# Records supplied
* * *

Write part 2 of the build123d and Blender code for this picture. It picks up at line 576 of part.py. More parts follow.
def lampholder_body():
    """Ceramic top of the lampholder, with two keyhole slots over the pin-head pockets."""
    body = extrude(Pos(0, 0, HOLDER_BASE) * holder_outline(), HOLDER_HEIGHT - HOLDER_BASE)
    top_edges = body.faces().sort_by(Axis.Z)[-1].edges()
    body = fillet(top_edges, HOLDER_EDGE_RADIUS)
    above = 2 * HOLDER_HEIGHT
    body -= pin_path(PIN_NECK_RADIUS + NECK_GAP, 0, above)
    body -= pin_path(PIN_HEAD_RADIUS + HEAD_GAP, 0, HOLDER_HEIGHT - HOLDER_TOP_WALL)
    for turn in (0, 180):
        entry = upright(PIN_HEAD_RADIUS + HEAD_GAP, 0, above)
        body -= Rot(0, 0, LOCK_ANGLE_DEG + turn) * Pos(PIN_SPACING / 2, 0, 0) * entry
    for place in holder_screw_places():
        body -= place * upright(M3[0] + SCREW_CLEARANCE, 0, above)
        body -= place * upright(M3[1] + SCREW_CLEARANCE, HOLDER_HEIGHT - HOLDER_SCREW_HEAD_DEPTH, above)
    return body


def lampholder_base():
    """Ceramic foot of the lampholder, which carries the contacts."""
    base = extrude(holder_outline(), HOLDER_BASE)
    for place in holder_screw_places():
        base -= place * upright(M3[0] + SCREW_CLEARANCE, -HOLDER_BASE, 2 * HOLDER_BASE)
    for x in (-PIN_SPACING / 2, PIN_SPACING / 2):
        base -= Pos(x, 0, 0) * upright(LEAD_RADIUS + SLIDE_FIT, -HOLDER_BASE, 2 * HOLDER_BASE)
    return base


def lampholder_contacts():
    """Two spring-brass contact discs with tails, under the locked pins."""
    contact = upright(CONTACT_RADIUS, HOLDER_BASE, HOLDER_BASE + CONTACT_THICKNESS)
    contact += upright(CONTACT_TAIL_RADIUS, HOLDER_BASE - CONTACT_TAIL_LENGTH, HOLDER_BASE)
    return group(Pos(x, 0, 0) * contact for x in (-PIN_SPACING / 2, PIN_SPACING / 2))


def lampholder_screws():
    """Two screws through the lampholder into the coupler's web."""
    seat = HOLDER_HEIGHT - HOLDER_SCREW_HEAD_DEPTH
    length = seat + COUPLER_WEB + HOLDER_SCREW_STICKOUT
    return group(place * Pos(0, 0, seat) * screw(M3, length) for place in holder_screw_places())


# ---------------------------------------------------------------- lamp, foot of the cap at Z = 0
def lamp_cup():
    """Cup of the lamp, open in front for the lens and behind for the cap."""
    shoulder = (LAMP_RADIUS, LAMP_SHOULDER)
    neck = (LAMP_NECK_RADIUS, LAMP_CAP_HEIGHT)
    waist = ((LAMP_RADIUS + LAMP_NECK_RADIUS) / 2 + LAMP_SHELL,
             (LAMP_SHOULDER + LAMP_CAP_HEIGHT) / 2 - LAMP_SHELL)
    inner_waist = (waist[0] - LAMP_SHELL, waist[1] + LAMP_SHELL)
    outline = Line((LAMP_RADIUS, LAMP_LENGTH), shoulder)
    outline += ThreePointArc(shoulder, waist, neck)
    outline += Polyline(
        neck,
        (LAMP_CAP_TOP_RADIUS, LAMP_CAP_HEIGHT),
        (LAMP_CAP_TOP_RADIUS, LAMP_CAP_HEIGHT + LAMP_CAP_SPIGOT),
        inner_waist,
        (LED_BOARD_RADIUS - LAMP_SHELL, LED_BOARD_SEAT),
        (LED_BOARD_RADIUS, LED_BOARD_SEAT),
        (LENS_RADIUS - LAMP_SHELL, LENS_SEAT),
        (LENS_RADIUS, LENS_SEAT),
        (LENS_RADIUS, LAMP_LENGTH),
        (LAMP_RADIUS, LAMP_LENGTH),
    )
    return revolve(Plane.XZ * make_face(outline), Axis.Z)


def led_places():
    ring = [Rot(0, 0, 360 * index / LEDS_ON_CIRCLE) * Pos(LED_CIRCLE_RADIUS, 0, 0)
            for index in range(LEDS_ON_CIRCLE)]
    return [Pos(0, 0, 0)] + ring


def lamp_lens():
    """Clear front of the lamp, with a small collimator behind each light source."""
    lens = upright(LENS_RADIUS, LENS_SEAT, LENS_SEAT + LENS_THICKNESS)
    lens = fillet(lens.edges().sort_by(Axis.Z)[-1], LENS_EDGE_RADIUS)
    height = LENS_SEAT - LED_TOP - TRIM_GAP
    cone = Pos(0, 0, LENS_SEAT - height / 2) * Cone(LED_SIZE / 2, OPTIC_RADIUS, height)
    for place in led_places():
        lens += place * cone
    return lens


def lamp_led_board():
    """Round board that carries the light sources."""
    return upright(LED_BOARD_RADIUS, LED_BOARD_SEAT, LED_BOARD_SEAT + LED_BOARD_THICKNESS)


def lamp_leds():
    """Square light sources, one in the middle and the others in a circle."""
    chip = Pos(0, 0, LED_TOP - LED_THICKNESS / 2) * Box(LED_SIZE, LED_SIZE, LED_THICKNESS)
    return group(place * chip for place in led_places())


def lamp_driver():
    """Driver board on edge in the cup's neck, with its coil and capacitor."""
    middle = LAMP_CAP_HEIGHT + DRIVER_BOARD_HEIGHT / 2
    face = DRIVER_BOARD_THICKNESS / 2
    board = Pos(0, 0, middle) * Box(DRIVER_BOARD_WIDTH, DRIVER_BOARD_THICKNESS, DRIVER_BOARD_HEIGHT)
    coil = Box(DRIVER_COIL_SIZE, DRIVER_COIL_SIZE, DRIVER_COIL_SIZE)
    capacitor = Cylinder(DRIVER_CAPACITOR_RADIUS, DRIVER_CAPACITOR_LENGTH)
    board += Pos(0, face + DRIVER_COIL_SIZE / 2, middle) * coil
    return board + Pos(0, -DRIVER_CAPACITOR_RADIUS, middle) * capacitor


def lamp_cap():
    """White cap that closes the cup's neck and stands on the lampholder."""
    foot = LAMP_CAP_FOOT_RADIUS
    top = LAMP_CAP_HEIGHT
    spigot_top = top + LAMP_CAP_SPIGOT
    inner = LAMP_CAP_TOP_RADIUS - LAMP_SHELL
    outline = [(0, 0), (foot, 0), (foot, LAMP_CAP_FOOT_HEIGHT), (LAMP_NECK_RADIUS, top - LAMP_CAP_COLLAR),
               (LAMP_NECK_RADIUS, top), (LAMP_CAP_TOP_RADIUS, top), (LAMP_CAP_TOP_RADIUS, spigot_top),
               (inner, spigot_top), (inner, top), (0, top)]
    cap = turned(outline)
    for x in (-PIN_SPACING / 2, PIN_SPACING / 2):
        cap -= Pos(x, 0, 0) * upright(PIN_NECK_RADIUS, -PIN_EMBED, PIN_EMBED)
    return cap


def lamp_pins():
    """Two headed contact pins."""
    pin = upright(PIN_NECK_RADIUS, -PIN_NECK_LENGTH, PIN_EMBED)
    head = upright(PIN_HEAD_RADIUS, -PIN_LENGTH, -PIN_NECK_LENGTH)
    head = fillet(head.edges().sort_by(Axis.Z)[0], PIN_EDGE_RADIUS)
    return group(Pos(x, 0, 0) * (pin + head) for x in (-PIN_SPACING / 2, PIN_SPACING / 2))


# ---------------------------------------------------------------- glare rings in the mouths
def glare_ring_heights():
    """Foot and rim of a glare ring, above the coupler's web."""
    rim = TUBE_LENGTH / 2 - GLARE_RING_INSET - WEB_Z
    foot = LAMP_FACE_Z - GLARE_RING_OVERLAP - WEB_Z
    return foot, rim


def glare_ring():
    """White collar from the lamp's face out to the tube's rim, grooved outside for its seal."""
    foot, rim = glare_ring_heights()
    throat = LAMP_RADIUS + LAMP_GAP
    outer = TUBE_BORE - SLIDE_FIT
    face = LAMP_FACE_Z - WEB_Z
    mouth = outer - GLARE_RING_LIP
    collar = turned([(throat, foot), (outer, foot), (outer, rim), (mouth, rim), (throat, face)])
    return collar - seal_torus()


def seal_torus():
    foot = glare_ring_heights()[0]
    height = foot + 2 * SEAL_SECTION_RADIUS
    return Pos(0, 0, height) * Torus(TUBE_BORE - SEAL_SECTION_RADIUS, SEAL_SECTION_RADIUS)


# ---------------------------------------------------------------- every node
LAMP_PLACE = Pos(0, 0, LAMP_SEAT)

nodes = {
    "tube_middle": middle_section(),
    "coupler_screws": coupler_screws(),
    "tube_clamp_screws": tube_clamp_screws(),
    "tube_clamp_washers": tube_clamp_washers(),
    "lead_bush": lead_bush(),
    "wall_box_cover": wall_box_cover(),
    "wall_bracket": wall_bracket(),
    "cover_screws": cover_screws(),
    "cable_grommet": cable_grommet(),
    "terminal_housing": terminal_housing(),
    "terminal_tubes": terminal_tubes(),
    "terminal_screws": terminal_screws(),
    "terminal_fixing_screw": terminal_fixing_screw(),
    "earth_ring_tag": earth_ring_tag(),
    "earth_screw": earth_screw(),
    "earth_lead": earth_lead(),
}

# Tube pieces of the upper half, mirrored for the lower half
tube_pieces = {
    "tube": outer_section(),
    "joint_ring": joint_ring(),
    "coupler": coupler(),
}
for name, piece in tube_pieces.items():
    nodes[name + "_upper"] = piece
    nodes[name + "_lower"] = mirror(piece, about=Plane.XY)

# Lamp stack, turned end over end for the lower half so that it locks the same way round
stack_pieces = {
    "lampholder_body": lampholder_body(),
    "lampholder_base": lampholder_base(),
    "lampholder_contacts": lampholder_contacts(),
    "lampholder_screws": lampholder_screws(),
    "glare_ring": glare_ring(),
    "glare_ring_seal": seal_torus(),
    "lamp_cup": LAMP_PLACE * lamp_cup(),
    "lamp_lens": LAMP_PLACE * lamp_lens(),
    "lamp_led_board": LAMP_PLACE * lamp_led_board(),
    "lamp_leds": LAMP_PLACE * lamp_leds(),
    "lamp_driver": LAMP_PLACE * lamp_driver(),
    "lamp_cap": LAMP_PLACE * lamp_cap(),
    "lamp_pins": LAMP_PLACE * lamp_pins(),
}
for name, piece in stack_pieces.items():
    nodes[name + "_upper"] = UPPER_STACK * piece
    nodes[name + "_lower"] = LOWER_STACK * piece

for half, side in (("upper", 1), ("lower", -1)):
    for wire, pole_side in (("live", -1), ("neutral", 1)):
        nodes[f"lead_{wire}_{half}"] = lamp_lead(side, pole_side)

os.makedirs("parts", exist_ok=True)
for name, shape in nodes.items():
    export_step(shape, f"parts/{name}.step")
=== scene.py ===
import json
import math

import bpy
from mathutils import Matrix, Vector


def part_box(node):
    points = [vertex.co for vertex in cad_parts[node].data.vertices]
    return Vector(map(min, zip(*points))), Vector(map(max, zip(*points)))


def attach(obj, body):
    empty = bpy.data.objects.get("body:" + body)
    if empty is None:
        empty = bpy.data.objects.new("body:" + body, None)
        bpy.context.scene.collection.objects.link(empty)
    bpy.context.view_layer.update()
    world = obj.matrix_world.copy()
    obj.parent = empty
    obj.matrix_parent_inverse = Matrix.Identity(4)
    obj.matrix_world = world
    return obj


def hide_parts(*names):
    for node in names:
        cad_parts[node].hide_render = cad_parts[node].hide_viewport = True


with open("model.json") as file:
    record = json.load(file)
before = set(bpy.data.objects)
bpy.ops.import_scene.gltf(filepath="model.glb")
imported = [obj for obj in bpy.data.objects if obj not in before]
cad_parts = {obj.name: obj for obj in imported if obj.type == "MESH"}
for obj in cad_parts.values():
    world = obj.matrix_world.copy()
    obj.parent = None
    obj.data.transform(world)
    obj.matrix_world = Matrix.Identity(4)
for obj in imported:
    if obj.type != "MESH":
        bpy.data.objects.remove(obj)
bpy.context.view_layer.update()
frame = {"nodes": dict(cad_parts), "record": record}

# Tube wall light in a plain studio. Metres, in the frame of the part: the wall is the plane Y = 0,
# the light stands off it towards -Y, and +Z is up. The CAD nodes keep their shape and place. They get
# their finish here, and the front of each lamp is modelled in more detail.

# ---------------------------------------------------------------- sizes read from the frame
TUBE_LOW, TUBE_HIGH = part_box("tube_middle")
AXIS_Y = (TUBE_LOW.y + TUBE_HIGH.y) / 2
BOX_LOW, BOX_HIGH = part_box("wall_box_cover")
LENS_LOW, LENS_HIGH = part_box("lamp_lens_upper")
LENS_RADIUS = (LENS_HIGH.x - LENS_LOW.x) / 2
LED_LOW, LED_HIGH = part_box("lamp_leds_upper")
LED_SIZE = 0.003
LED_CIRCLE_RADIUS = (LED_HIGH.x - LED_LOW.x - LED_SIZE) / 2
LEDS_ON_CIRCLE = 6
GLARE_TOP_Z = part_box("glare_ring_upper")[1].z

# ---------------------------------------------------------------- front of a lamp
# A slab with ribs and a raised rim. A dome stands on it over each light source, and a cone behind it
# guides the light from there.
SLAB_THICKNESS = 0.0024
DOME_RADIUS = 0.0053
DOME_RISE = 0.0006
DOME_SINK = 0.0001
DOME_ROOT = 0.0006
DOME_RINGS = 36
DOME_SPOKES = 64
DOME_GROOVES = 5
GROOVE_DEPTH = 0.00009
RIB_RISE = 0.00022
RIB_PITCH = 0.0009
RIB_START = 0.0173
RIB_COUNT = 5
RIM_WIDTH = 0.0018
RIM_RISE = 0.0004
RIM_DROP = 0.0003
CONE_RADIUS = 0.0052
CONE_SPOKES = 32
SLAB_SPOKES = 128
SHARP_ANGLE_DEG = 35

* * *

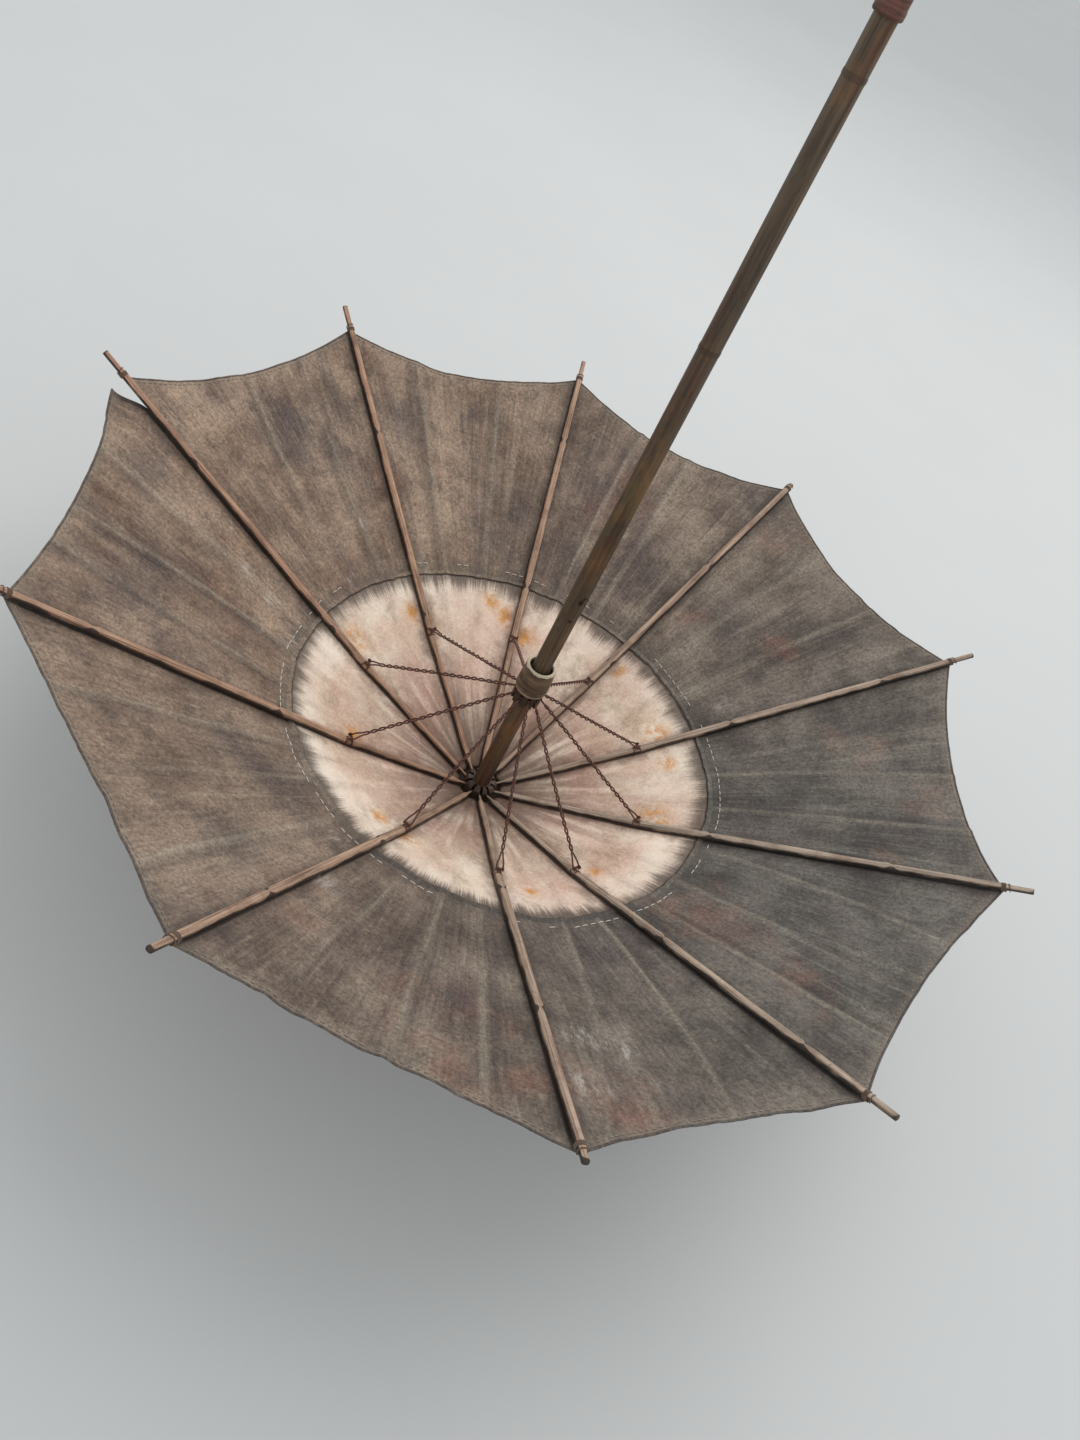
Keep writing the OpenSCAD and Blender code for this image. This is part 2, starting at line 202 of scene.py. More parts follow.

* * *

# The request
Your task is to repeat exactly the lines from the one that contains "for half, side" through the one that contains "bpy.context.scene.collection.objects.link(empty)", with both end lines included.

# Exercise output
for half, side in (("upper", 1), ("lower", -1)):
    for wire, pole_side in (("live", -1), ("neutral", 1)):
        nodes[f"lead_{wire}_{half}"] = lamp_lead(side, pole_side)

os.makedirs("parts", exist_ok=True)
for name, shape in nodes.items():
    export_step(shape, f"parts/{name}.step")
=== scene.py ===
import json
import math

import bpy
from mathutils import Matrix, Vector


def part_box(node):
    points = [vertex.co for vertex in cad_parts[node].data.vertices]
    return Vector(map(min, zip(*points))), Vector(map(max, zip(*points)))


def attach(obj, body):
    empty = bpy.data.objects.get("body:" + body)
    if empty is None:
        empty = bpy.data.objects.new("body:" + body, None)
        bpy.context.scene.collection.objects.link(empty)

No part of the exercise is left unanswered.